Pensiamo al social network Ask, che proprio dell’anonimato ha fatto la sua ragion di esistere. Come può essere importante il parere su di me da parte di chi non so nemmeno chi sia? Come posso continuare a cercare conferme? Eppure gli iscritti mondiali sono tra i 60 e i 70 milioni, con l’Italia che risulta tra i principali utilizzatori, assieme a Brasile, Turchia e Stati Uniti. Secondo cifre non ufficiali Ask pare frequentato da più di un milione di nostri adolescenti e questo numero è ancora in crescita.
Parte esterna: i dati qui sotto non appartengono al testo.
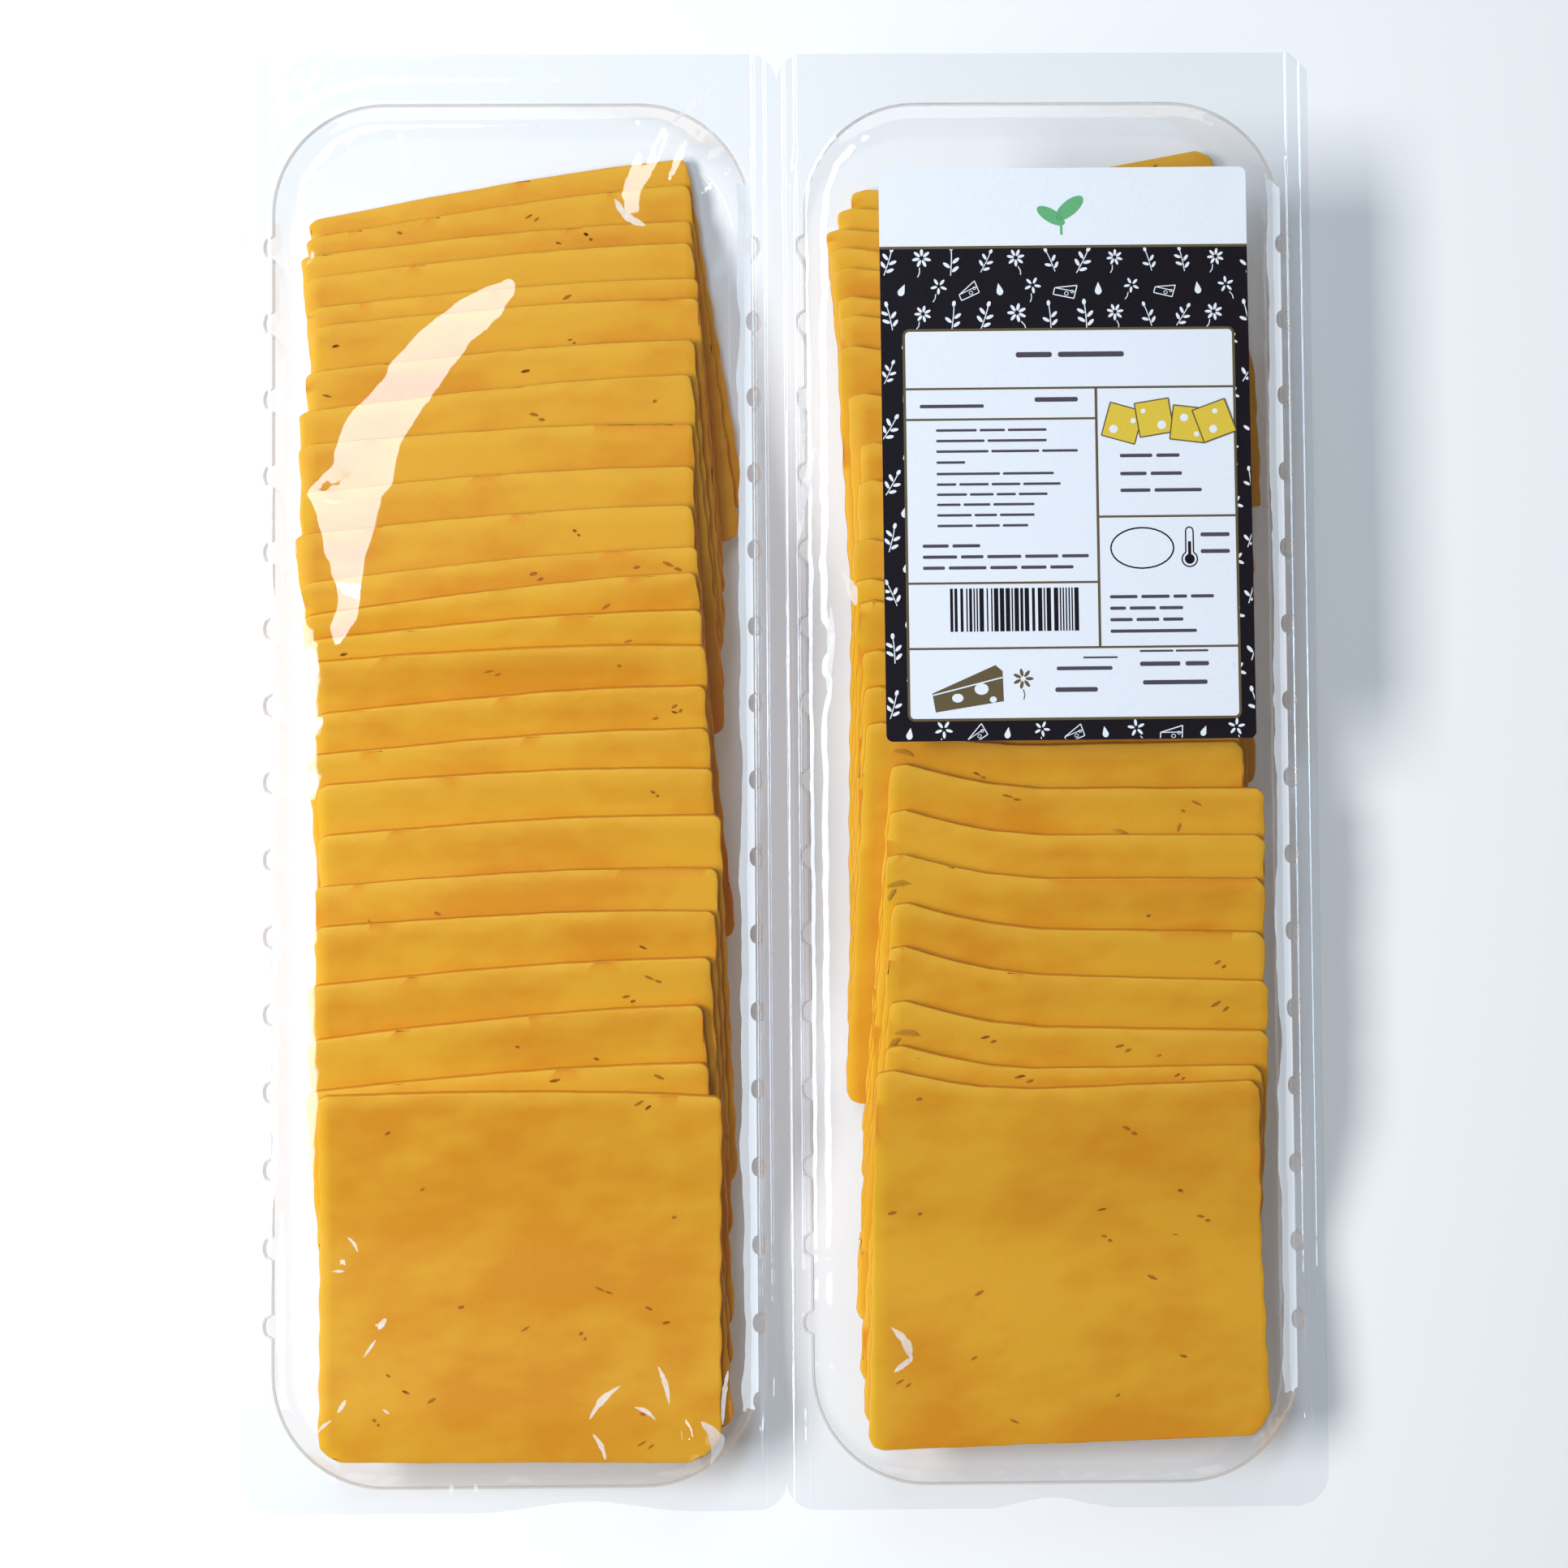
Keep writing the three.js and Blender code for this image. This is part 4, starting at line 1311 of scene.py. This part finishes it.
windowLight = (0.6, 0.8, 1)
white = (1, 1, 1)
lamps = {  # place, target, width, height, power, lean in degrees and colour
    "key": ((-0.8, -0.05, 0.8), (0, 0, 0), 0.26, 0.6, 11.4, 0, (1, 0.99, 0.985)),
    "softbox": ((-0.318, 0.36, 1.1), (-0.1, 0.1, 0), 0.17, 0.6, 3.2, 28, windowLight),
    "softboxLow": ((-0.42, 0.0, 1.1), (-0.1, 0, 0), 0.15, 0.3, 1.5, 0, windowLight),
    "rightStrip": ((0.65, -0.1, 0.95), (0, 0, 0), 0.1, 0.9, 0.35, 0, white),
    "nearFill": ((0, -0.9, 0.8), (0, 0, 0), 0.9, 0.4, 1.2, 0, white),
    "farFill": ((0, 0.9, 0.8), (0, 0, 0), 0.9, 0.4, 1.8, 0, white),
}


def areaLight(name, place, target, width, height, power, lean, colour):
    data = bpy.data.lights.new(name, "AREA")
    data.shape = "RECTANGLE"
    data.size, data.size_y = width, height  # its height lies along y, or leans clockwise from it
    data.energy = power
    data.color = colour
    lamp = bpy.data.objects.new(name, data)
    lamp.location = place
    back = (Vector(place) - Vector(target)).normalized()
    upright = Vector((math.sin(math.radians(lean)), math.cos(math.radians(lean)), 0))
    side = upright.cross(back).normalized()
    lamp.rotation_euler = Matrix((side, back.cross(side), back)).transposed().to_euler()
    bpy.context.scene.collection.objects.link(lamp)


cameraView = {
    "tilt": (4.157, -1.149, -0.424),  # degrees
    "middle": (0.00058, -0.00226),
    "distance": 1.0486,
    "lens": 107.0,
}


def makeCamera():
    data = bpy.data.cameras.new("camera")
    data.lens = cameraView["lens"]
    data.sensor_width = 36
    data.clip_start = 0.01
    camera = bpy.data.objects.new("camera", data)
    camera.rotation_euler = [math.radians(a) for a in cameraView["tilt"]]
    away = camera.rotation_euler.to_matrix() @ Vector((0, 0, cameraView["distance"]))
    camera.location = Vector((*cameraView["middle"], flangeTop)) + away
    bpy.context.scene.collection.objects.link(camera)
    bpy.context.scene.camera = camera


worldLook = {
    "colour": (0.86, 0.93, 1, 1),
    "strength": 0.07,
}


def makeWorld():
    world = bpy.data.worlds.new("studio")
    world.use_nodes = True
    background = world.node_tree.nodes["Background"]
    background.inputs["Color"].default_value = worldLook["colour"]
    background.inputs["Strength"].default_value = worldLook["strength"]
    bpy.context.scene.world = world


makeFloor()
makeCamera()
makeWorld()
for lampName, lampSettings in lamps.items():
    areaLight(lampName, *lampSettings)
cycles = bpy.context.scene.cycles
cycles.max_bounces, cycles.diffuse_bounces, cycles.glossy_bounces = 6, 2, 1
bpy.context.scene.view_settings.view_transform = "Standard"
print("stage made")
Dimmi se ti piaccio, molti chiedono angosciati a un altro ignoto. Anzi, dimmi che ti piaccio. E se la sua risposta è positiva si esaltano, se negativa si deprimono, fino a forme estreme di scoraggiamento come quelle che poi diventano tristi fatti di cronaca. Ma noi siamo fatti così: non possiamo fare a meno di un altro, non possiamo prescindere dall’altro. Se non c’è - o se attivamente facciamo in modo che non ci sia - lo dobbiamo allucinare o inventare o ricercare dove sembra nascondersi.
L’aiuto ai più giovani, quando ne hanno bisogno, parte proprio da qui, dal recupero del reale, certi della sua potenza e della sua prevalenza sul virtuale. Occorre allora incoraggiare i loro passi nel reale, sostenerli, favorire la loro iniziativa e intraprendenza, mentre talora abbassiamo le loro aspettative anche noi adulti prede di una visione cinica della vita.
E se questo loro movimento fatica ad avviarsi, tocca a noi proporre e offrire prospettive e mete interessanti, luoghi reali dove poter fare esperienza del vantaggio della presenza di un altro con cui trafficare, magari anche litigare, dentro un rapporto che coinvolga tutto il corpo, fatto di sensazioni, movimenti e pensieri. Una volta presente un reale interessante e coinvolgente, il virtuale si metterà senza obiezioni al suo servizio, si sottometterà cosicché non dovremo temere più nulla. Le potenzialità verranno volte alla costruzione, non alla distruzione, e i rapporti, concreti e sensibili, ne potranno beneficiare per il meglio.